Primary hepatocyte and Kupffer cell cultures confirm differential regulation of Ppara-target gene expression. Primary hepatocyte and Kupffer cell populations were isolated from Ppara^+/+, Ppara^−/−, Ppara^△Hep, and Ppara^△Mac mouse livers. Cells were cultured ex vivo and treated with 100 µM Wy-14643 for 16 h. RNA was isolated, and gene expression analysis was performed to elucidate the cell type-specific impact of PPARA activation. Ppara disruption was confirmed in purified hepatocytes from Ppara^△Hep mice and Kupffer cells from Ppara^△Mac mice (A). Macrophage markers Adgre1 and Cd68 were expressed at similar levels in Kupffer cells from all genotypes. Primary hepatocyte gene expression was assessed after Wy-14643 treatment (B). PPARA target gene mRNAs, including Acadm, Cpt1b, and Cd36, were upregulated. Anti-inflammatory cytokine Il1rn mRNA expression was also upregulated in a hepatocyte-specific Ppara-dependent manner.

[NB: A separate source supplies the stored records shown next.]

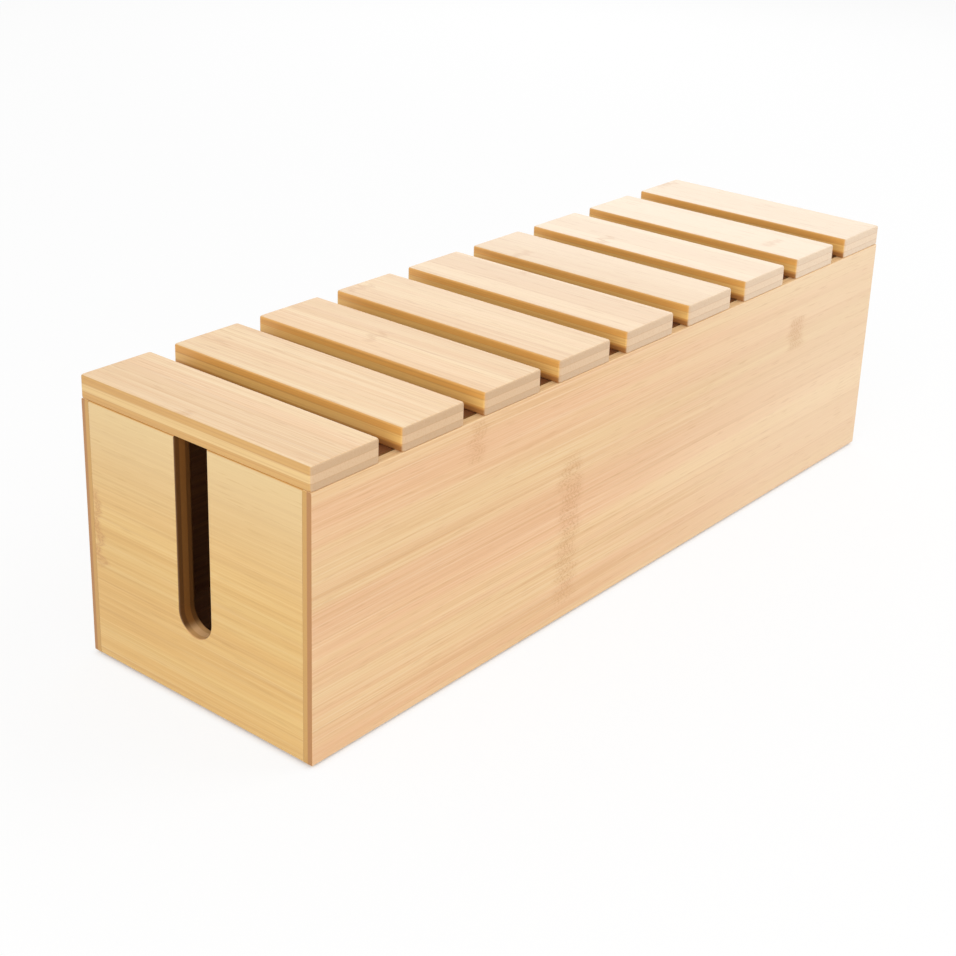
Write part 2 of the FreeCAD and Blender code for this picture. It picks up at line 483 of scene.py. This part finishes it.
# What repeats along the box: one mesh set out in a line along X and again along Y. Each copy
# in the first line carries its own number, from which the material draws that copy's grain.
def repeatTree():
    tree = bpy.data.node_groups.new("setOut", "GeometryNodeTree")
    face = tree.interface
    face.new_socket("Piece", in_out="INPUT", socket_type="NodeSocketGeometry")
    for name, kind in (("Count X", "Int"), ("Pitch X", "Float"), ("Count Y", "Int"), ("Pitch Y", "Float"),
                       ("Seed", "Int"), ("Finish", "Material")):
        face.new_socket(name, in_out="INPUT", socket_type="NodeSocket" + kind)
    face.new_socket("Set", in_out="OUTPUT", socket_type="NodeSocketGeometry")
    given = addNode(tree, "NodeGroupInput").outputs

    def product(first, second):
        return addNode(tree, "ShaderNodeMath", {0: first, 1: second}, operation="MULTIPLY").outputs[0]

    instances = given["Piece"]
    for axis, place in (("X", 0), ("Y", 1)):
        count, pitch = given["Count " + axis], given["Pitch " + axis]
        gaps = addNode(tree, "ShaderNodeMath", {0: count, 1: 1.0}, operation="SUBTRACT").outputs[0]
        start = addNode(tree, "ShaderNodeCombineXYZ", {place: product(product(pitch, gaps), -0.5)})
        step = addNode(tree, "ShaderNodeCombineXYZ", {place: pitch})
        line = addNode(tree, "GeometryNodeMeshLine", {
            "Count": count, "Start Location": start.outputs[0], "Offset": step.outputs[0]}, mode="OFFSET")
        copies = addNode(tree, "GeometryNodeInstanceOnPoints",
                         {"Points": line.outputs[0], "Instance": instances})
        instances = copies.outputs[0]
        if axis == "X":
            draw = addNode(tree, "FunctionNodeRandomValue", {"Seed": given["Seed"]}, data_type="FLOAT")
            kept = addNode(tree, "GeometryNodeStoreNamedAttribute", {
                "Geometry": instances, "Name": "boardSeed", "Value": draw.outputs[1]},
                data_type="FLOAT", domain="INSTANCE")
            instances = kept.outputs[0]
    real = addNode(tree, "GeometryNodeRealizeInstances", {"Geometry": instances})
    dressed = addNode(tree, "GeometryNodeSetMaterial", {
        "Geometry": real.outputs[0], "Material": given["Finish"]})
    addNode(tree, "NodeGroupOutput", {"Set": dressed.outputs[0]})
    return tree


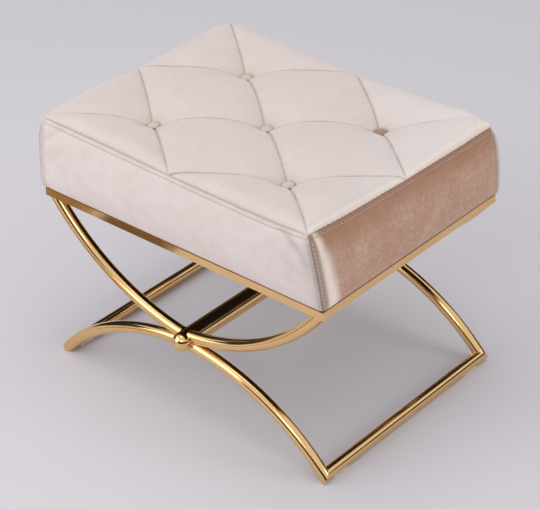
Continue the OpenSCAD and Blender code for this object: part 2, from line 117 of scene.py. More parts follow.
class Recipe:
    """A material and the ways to add nodes to it."""

    def __init__(self, name, owner=None):
        self.owner = owner or bpy.data.materials.new(name)
        self.owner.use_nodes = True
        self.tree = self.owner.node_tree
        self.tree.nodes.clear()

    def node(self, kind, settings=None, values=None, output=0):
        """Adds a node with its settings and inputs, and gives back one of its outputs."""
        made = self.tree.nodes.new(kind)
        for name, setting in (settings or {}).items():
            setattr(made, name, setting)
        for name, value in (values or {}).items():
            if isinstance(value, Value):
                self.tree.links.new(value.socket, made.inputs[name])
            else:
                made.inputs[name].default_value = value
        return Value(self, made.outputs[output]) if made.outputs else made

    def maths(self, operation, first, second=0.0, clamp=False):
        settings = {"operation": operation, "use_clamp": clamp}
        return self.node("ShaderNodeMath", settings, {0: first, 1: second})

    def place(self):
        return self.node("ShaderNodeTexCoord", output="Object")

    def noise(self, size, detail=2.0, roughness=0.5, where=None):
        """Soft noise from 0 to 1 whose blobs are about size metres across."""
        return self.node("ShaderNodeTexNoise", None, {
            "Vector": where or self.place(), "Scale": 1 / size, "Detail": detail, "Roughness": roughness,
        }, "Fac")

    def cells(self, scale):
        """How far each place is from the nearest of many scattered points."""
        return self.node("ShaderNodeTexVoronoi", None, {"Vector": self.place(), "Scale": scale}, "Distance")

    def waves(self, direction, scale, distortion):
        """Soft bands, a little bent, that follow one another along a direction."""
        return self.node("ShaderNodeTexWave", {"bands_direction": direction}, {
            "Vector": self.place(), "Scale": scale, "Distortion": distortion,
        }, "Fac")

    def stretched(self, x, y, z):
        """The place with each direction squeezed by its own factor, for streaks."""
        return self.node("ShaderNodeMapping", None, {"Vector": self.place(), "Scale": (x, y, z)})

    def between(self, value, low, high):
        """0 below low, 1 above high, and a smooth step from one to the other."""
        return self.node("ShaderNodeMapRange", {"interpolation_type": "SMOOTHSTEP"}, {
            "Value": value, "From Min": low, "From Max": high,
        })

    def tone(self, share, first, second):
        """The first colour where share is 0 and the second where it is 1."""
        colours = [(*c, 1.0) if isinstance(c, tuple) else c for c in (first, second)]
        values = {0: share, 6: colours[0], 7: colours[1]}
        return self.node("ShaderNodeMix", {"data_type": "RGBA"}, values, output=2)

    def measure(self, name):
        """A number that the mesh itself carries."""
        return self.node("ShaderNodeAttribute", {"attribute_name": name}, output="Fac")

    def bump(self, height, depth, strength=1.0, over=None):
        """Relief of that height times depth metres, on top of another relief."""
        values = {"Height": height, "Distance": depth, "Strength": strength}
        if over:
            values["Normal"] = over
        return self.node("ShaderNodeBump", None, values)

    def surface(self, values):
        shader = self.node("ShaderNodeBsdfPrincipled", None, values)
        self.node("ShaderNodeOutputMaterial", None, {"Surface": shader})
        return self.owner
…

Kupffer cell cultures revealed slight but significant upregulation of Ppara target gene Acadm and Cpt1b mRNAs and suppression of Il15 mRNA, providing further support for in vivo observations indicating a relationship between macrophage-specific PPARA activation and inflammation (C). Each data point represents the mean ± SD (*P < 0.05, **P < 0.01, and ***P < 0.001). ND, not detectable.